►
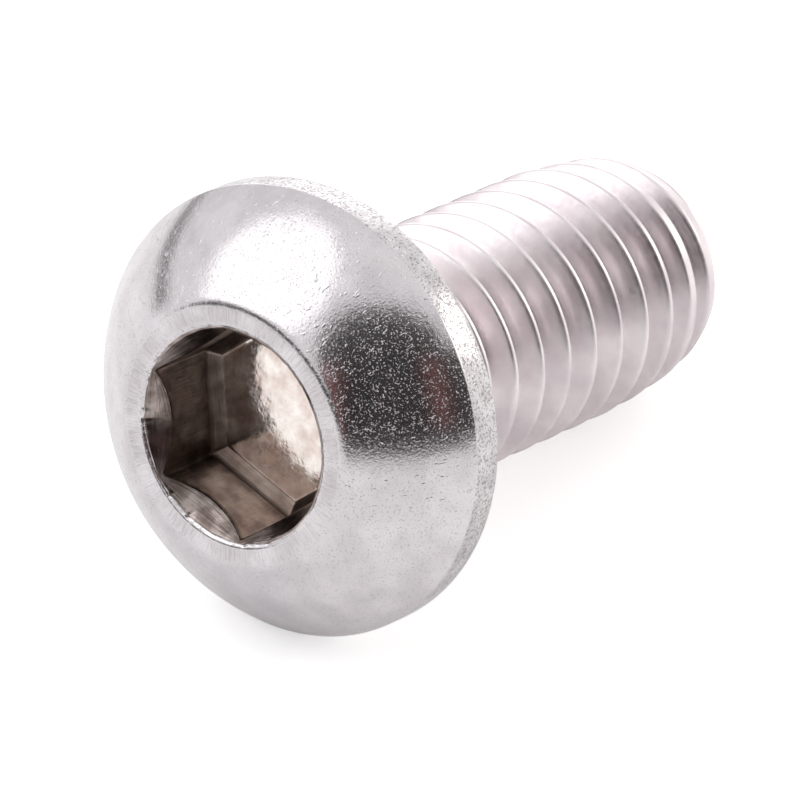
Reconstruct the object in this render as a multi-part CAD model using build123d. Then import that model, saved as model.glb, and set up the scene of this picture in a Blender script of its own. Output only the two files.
◄
►
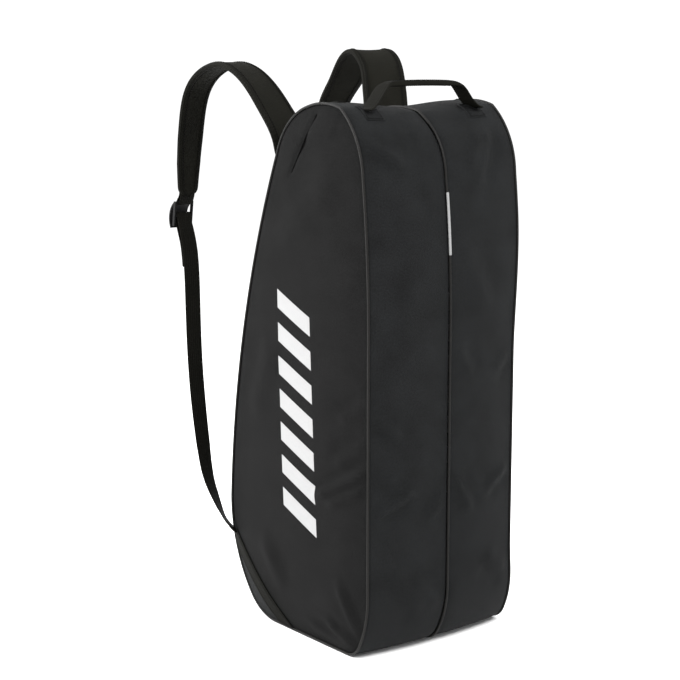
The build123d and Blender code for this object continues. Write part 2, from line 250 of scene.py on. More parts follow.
◄
►
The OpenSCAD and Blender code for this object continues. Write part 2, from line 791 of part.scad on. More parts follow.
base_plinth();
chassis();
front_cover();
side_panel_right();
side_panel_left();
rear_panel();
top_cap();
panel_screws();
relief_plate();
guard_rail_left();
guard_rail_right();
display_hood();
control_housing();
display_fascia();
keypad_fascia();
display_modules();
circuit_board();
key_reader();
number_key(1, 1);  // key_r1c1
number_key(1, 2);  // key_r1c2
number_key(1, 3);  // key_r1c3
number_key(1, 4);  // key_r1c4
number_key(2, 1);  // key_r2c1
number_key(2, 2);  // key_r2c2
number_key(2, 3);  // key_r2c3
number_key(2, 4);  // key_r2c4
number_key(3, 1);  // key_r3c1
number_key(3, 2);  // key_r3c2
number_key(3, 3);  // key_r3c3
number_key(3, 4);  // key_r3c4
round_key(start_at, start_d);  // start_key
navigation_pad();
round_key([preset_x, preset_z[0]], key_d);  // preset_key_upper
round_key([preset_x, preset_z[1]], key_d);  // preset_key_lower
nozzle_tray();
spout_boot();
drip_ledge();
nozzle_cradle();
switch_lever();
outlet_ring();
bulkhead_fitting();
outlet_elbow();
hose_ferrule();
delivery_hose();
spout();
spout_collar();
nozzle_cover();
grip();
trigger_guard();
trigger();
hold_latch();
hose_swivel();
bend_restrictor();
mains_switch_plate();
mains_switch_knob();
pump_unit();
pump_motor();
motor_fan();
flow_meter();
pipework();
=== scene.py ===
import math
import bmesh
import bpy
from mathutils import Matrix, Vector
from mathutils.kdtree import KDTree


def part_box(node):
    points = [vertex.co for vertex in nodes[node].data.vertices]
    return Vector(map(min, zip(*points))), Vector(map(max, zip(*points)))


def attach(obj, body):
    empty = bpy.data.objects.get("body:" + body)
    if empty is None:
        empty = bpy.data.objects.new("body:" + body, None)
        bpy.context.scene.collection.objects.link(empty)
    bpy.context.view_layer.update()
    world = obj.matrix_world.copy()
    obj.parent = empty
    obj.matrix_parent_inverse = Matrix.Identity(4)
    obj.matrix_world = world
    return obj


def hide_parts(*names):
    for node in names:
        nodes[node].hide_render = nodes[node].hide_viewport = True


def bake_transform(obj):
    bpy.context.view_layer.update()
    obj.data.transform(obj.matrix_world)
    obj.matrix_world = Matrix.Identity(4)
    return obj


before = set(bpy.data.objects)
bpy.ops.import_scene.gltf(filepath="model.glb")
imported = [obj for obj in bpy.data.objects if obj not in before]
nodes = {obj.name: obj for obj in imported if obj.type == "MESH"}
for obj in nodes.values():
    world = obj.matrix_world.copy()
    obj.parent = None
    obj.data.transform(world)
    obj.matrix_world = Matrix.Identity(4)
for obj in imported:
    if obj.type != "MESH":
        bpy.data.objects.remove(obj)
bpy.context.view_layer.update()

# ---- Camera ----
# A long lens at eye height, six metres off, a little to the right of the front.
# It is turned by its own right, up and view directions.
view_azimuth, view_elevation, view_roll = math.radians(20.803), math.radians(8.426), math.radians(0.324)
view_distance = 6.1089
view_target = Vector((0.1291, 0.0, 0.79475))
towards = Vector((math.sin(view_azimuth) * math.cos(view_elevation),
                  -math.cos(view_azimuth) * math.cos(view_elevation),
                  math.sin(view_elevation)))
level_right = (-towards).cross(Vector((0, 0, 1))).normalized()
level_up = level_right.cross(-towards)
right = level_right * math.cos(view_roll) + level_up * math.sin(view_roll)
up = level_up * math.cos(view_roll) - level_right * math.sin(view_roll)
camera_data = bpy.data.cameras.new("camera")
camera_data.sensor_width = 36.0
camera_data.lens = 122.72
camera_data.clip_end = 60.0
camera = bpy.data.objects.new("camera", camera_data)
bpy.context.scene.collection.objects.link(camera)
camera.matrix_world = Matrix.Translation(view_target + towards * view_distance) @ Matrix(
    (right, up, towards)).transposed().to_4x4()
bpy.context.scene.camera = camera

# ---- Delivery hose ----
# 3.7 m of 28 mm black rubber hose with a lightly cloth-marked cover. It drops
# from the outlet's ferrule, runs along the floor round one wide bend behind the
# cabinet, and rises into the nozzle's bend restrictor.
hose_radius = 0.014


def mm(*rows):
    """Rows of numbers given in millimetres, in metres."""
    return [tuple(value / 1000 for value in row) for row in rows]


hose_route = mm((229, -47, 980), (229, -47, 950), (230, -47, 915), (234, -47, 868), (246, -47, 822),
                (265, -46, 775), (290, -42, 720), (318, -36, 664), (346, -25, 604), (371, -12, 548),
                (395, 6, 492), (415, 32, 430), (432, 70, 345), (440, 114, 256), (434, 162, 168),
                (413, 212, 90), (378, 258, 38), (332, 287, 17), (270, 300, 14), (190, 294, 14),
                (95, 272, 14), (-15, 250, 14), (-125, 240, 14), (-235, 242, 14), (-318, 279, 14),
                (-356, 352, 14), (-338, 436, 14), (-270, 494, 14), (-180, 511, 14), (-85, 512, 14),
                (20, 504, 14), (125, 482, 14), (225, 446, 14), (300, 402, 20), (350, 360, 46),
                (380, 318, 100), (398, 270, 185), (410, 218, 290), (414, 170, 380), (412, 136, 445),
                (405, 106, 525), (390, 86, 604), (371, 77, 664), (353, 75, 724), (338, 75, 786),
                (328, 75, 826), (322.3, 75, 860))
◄
DIRECTIONS FOR THIS TASK: Retype verbatim the lines that run from the line containing "key_reader();" to the line containing "obj.data.transform(world)", both inclusive, and no others.

EXPECTED ANSWER:
key_reader();
number_key(1, 1);  // key_r1c1
number_key(1, 2);  // key_r1c2
number_key(1, 3);  // key_r1c3
number_key(1, 4);  // key_r1c4
number_key(2, 1);  // key_r2c1
number_key(2, 2);  // key_r2c2
number_key(2, 3);  // key_r2c3
number_key(2, 4);  // key_r2c4
number_key(3, 1);  // key_r3c1
number_key(3, 2);  // key_r3c2
number_key(3, 3);  // key_r3c3
number_key(3, 4);  // key_r3c4
round_key(start_at, start_d);  // start_key
navigation_pad();
round_key([preset_x, preset_z[0]], key_d);  // preset_key_upper
round_key([preset_x, preset_z[1]], key_d);  // preset_key_lower
nozzle_tray();
spout_boot();
drip_ledge();
nozzle_cradle();
switch_lever();
outlet_ring();
bulkhead_fitting();
outlet_elbow();
hose_ferrule();
delivery_hose();
spout();
spout_collar();
nozzle_cover();
grip();
trigger_guard();
trigger();
hold_latch();
hose_swivel();
bend_restrictor();
mains_switch_plate();
mains_switch_knob();
pump_unit();
pump_motor();
motor_fan();
flow_meter();
pipework();
=== scene.py ===
import math
import bmesh
import bpy
from mathutils import Matrix, Vector
from mathutils.kdtree import KDTree


def part_box(node):
    points = [vertex.co for vertex in nodes[node].data.vertices]
    return Vector(map(min, zip(*points))), Vector(map(max, zip(*points)))


def attach(obj, body):
    empty = bpy.data.objects.get("body:" + body)
    if empty is None:
        empty = bpy.data.objects.new("body:" + body, None)
        bpy.context.scene.collection.objects.link(empty)
    bpy.context.view_layer.update()
    world = obj.matrix_world.copy()
    obj.parent = empty
    obj.matrix_parent_inverse = Matrix.Identity(4)
    obj.matrix_world = world
    return obj


def hide_parts(*names):
    for node in names:
        nodes[node].hide_render = nodes[node].hide_viewport = True


def bake_transform(obj):
    bpy.context.view_layer.update()
    obj.data.transform(obj.matrix_world)
    obj.matrix_world = Matrix.Identity(4)
    return obj


before = set(bpy.data.objects)
bpy.ops.import_scene.gltf(filepath="model.glb")
imported = [obj for obj in bpy.data.objects if obj not in before]
nodes = {obj.name: obj for obj in imported if obj.type == "MESH"}
for obj in nodes.values():
    world = obj.matrix_world.copy()
    obj.parent = None
    obj.data.transform(world)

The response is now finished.